[START Available data]

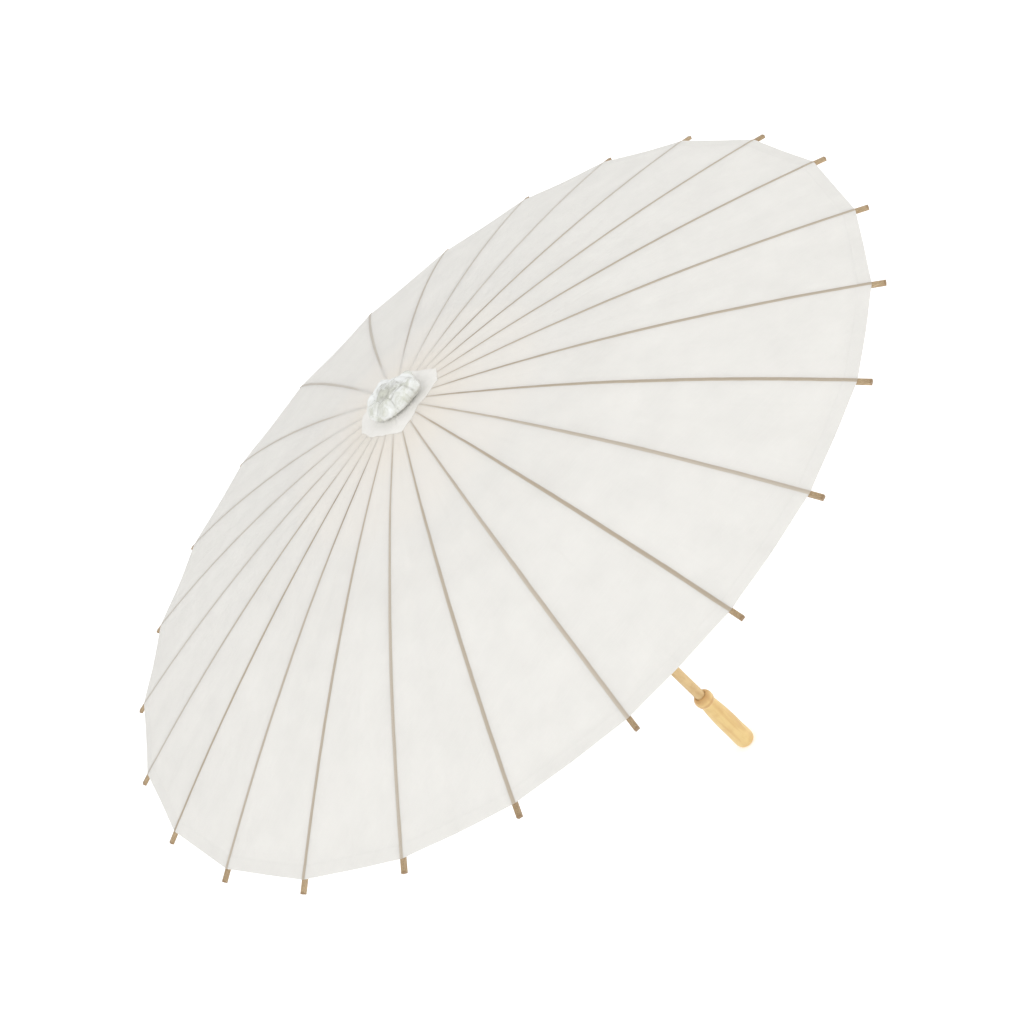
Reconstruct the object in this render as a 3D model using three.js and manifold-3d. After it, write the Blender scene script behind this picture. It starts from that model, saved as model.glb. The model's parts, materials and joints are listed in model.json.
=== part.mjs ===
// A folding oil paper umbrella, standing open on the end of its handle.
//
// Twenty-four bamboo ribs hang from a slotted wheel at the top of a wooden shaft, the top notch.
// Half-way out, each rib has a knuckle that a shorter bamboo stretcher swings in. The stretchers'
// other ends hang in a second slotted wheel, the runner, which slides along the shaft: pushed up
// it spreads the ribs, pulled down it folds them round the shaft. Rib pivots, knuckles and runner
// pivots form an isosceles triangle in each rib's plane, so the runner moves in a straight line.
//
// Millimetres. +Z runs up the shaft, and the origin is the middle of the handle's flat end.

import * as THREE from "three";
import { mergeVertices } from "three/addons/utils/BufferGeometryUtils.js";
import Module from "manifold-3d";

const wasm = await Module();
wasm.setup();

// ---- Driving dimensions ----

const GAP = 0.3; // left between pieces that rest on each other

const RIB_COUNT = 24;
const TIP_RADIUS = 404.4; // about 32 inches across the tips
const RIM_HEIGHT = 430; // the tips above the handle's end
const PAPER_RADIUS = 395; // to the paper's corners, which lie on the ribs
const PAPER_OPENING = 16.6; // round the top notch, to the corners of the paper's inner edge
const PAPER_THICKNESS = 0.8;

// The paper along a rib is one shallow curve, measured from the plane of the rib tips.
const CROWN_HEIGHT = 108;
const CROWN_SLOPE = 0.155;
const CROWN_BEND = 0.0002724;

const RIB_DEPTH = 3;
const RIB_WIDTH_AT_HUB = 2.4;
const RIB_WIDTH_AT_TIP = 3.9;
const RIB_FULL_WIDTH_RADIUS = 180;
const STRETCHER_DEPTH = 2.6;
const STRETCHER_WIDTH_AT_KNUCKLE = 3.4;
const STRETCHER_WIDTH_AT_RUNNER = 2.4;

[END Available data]
[START Available data]

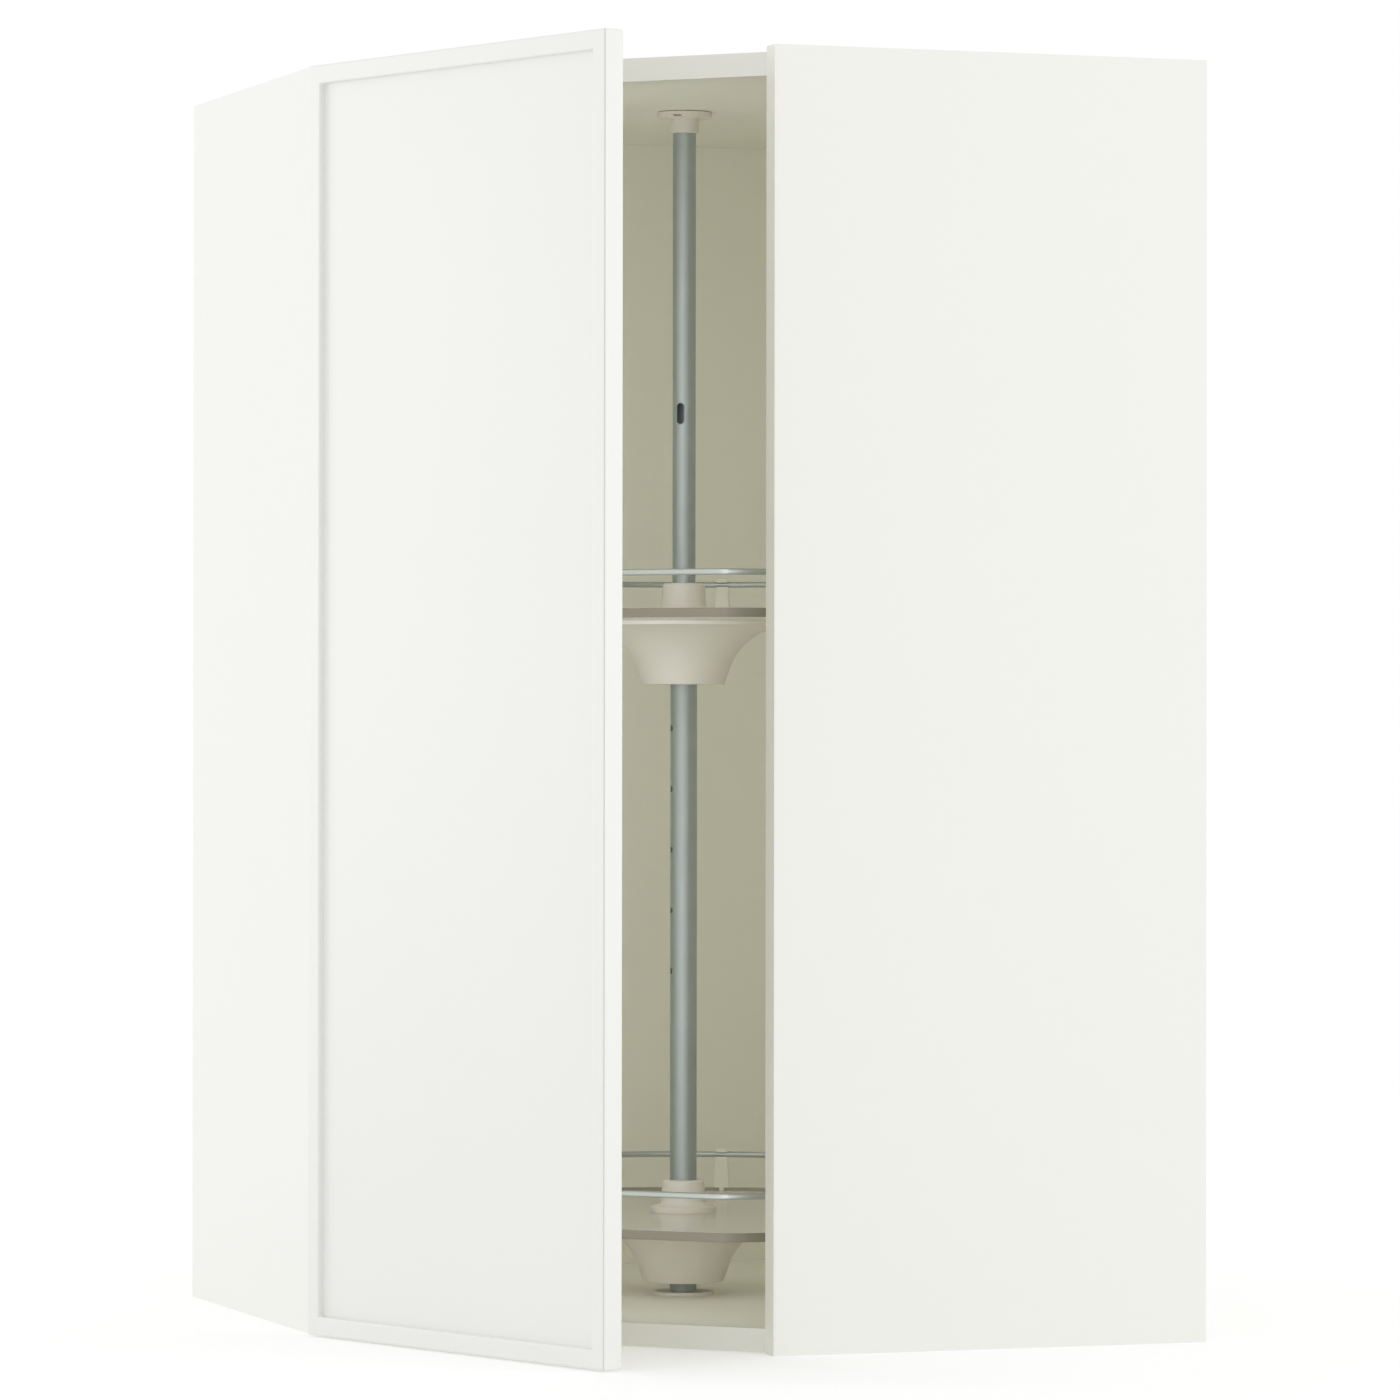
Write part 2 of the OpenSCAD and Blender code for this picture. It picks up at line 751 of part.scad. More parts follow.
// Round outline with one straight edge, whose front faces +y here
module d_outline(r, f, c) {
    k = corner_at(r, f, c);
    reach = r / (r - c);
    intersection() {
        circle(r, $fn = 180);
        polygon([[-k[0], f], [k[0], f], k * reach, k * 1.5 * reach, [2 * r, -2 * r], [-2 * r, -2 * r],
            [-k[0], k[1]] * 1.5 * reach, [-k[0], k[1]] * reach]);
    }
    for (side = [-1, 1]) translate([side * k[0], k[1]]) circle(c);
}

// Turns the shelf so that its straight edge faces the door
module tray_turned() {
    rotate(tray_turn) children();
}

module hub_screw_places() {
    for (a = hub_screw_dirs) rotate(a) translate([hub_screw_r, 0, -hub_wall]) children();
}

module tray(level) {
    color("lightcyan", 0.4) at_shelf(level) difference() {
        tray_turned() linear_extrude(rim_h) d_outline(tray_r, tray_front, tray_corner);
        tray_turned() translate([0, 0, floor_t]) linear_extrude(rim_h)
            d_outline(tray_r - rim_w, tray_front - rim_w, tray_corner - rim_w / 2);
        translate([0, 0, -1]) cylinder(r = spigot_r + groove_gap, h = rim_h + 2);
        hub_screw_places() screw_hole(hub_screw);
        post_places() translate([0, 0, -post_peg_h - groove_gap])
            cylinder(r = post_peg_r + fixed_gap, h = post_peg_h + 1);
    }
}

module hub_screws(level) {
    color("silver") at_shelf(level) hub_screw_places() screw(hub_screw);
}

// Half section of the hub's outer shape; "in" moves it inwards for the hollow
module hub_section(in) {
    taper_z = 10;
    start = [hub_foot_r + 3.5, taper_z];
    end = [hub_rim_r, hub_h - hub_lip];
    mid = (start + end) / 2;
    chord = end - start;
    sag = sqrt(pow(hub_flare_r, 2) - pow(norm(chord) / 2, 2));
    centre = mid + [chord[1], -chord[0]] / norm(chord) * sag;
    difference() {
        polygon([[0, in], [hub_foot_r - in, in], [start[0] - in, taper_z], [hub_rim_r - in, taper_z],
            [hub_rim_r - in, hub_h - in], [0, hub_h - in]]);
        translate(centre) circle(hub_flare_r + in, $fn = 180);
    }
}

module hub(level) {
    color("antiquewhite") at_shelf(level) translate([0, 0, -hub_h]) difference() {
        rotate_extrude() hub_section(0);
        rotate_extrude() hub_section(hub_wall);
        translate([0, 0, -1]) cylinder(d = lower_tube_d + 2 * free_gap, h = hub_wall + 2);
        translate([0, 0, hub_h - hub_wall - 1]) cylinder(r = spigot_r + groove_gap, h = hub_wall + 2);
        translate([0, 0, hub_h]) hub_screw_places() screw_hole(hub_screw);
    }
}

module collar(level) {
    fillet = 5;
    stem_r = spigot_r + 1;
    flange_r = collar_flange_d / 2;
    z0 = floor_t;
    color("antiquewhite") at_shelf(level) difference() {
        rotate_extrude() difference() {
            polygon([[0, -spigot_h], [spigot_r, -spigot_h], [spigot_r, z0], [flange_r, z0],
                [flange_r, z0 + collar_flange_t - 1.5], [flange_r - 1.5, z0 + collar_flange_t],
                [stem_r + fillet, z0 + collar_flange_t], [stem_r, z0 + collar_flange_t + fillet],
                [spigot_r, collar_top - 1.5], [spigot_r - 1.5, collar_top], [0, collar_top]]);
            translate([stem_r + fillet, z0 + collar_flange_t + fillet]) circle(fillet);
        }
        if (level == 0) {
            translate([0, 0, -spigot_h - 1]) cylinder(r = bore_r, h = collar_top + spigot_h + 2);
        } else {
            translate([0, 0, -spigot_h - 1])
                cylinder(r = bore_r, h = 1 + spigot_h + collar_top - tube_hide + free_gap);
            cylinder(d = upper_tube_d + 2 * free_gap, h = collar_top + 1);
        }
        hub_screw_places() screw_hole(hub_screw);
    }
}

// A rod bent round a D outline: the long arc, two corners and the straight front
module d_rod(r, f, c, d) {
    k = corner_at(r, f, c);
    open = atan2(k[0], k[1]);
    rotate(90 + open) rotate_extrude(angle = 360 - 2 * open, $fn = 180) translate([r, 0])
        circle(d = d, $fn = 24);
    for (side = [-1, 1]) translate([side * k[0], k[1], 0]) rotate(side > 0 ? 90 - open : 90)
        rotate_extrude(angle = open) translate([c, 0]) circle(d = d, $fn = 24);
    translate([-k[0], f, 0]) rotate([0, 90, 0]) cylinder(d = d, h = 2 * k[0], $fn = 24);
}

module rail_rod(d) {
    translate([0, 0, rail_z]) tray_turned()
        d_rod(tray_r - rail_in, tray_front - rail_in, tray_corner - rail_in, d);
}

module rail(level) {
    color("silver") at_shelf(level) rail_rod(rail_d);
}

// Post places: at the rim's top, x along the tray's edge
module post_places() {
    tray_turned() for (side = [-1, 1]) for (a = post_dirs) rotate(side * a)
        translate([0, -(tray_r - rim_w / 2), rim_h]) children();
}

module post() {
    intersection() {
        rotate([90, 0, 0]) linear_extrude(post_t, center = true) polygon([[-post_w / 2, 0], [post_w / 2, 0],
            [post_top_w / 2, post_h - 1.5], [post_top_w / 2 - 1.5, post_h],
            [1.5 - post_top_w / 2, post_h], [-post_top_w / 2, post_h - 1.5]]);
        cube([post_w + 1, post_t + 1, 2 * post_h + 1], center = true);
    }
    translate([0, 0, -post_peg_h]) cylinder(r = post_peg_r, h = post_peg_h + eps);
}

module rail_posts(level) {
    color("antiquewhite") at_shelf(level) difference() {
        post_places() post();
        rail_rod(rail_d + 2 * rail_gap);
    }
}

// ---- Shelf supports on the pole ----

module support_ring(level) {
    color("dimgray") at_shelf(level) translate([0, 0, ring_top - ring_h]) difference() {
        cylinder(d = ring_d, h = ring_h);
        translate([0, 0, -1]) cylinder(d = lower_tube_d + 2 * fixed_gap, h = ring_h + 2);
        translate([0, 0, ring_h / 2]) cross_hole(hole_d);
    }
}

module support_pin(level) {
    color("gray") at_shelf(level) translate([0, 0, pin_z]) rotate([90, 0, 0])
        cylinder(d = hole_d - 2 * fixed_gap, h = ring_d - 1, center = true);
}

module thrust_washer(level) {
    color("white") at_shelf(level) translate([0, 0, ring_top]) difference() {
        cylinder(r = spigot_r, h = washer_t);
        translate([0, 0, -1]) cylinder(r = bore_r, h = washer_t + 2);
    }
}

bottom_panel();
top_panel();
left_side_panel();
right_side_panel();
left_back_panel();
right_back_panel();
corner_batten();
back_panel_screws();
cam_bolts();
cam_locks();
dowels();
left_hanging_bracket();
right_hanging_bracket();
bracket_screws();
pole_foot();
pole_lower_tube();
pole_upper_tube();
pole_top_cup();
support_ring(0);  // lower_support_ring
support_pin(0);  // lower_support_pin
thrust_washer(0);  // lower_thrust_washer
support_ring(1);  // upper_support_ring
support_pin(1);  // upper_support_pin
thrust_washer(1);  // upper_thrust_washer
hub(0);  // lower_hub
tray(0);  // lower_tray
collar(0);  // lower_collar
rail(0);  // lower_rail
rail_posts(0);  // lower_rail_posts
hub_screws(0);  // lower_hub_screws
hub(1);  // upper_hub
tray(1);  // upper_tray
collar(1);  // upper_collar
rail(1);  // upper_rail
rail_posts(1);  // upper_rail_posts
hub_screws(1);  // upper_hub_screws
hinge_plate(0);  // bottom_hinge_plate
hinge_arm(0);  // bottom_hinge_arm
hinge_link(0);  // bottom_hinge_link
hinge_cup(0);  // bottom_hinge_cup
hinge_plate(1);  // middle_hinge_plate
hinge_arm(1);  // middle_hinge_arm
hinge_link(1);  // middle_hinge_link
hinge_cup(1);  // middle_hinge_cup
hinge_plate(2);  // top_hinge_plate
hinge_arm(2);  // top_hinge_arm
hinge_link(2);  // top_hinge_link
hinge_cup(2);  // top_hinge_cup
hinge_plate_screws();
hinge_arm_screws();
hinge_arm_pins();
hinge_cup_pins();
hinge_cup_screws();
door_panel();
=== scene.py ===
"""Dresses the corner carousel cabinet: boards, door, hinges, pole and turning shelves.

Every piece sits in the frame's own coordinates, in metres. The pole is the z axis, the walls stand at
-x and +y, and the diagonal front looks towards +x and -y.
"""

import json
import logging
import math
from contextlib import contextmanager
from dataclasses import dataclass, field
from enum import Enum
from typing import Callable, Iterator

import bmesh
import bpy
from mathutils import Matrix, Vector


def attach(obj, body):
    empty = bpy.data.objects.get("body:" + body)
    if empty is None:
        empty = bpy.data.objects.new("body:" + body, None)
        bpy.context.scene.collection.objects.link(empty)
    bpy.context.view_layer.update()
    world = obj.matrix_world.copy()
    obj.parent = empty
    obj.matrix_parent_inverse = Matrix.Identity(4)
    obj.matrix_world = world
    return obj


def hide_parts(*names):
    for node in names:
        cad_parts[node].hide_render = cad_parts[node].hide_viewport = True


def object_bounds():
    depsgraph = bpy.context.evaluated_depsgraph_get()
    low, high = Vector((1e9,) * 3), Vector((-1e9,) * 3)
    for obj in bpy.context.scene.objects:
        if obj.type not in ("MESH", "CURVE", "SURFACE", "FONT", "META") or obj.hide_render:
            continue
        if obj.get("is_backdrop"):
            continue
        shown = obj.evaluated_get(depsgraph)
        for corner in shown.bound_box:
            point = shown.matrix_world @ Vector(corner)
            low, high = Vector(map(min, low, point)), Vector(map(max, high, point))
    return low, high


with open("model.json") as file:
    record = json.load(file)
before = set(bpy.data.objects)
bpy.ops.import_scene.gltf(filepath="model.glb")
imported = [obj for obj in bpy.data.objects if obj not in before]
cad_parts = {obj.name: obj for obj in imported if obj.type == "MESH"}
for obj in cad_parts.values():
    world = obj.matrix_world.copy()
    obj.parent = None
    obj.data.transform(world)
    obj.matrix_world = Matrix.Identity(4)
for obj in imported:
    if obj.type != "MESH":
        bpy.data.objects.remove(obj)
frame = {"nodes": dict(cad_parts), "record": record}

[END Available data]
[START Available data]

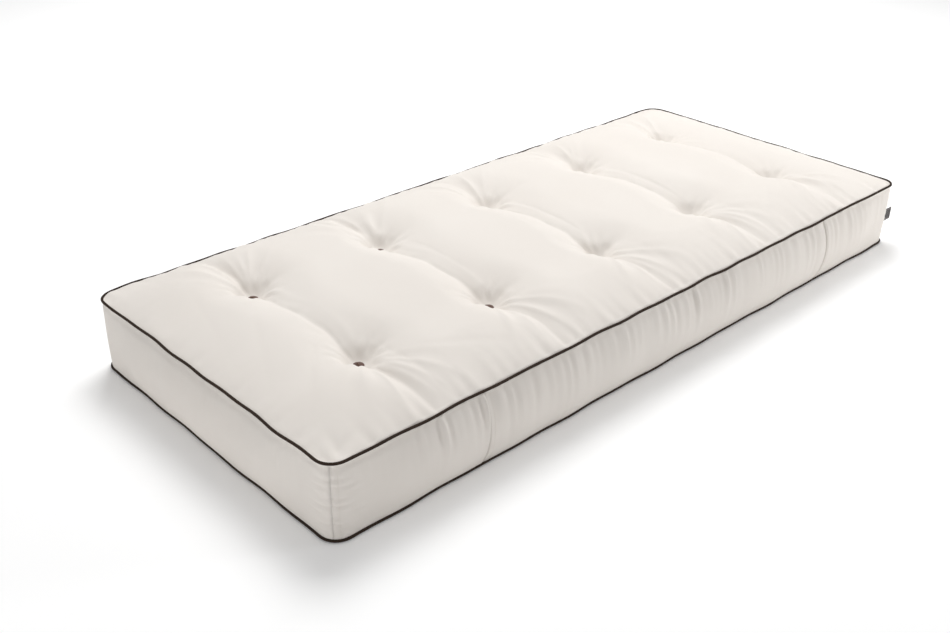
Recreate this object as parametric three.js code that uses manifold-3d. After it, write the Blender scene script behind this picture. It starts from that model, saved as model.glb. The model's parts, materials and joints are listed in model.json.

[END Available data]

Directive =
Output only the lines from the one containing "for corner in" through the one containing "before = set(bpy.data.objects)", inclusive, exactly as written.

The response =
        for corner in shown.bound_box:
            point = shown.matrix_world @ Vector(corner)
            low, high = Vector(map(min, low, point)), Vector(map(max, high, point))
    return low, high


with open("model.json") as file:
    record = json.load(file)
before = set(bpy.data.objects)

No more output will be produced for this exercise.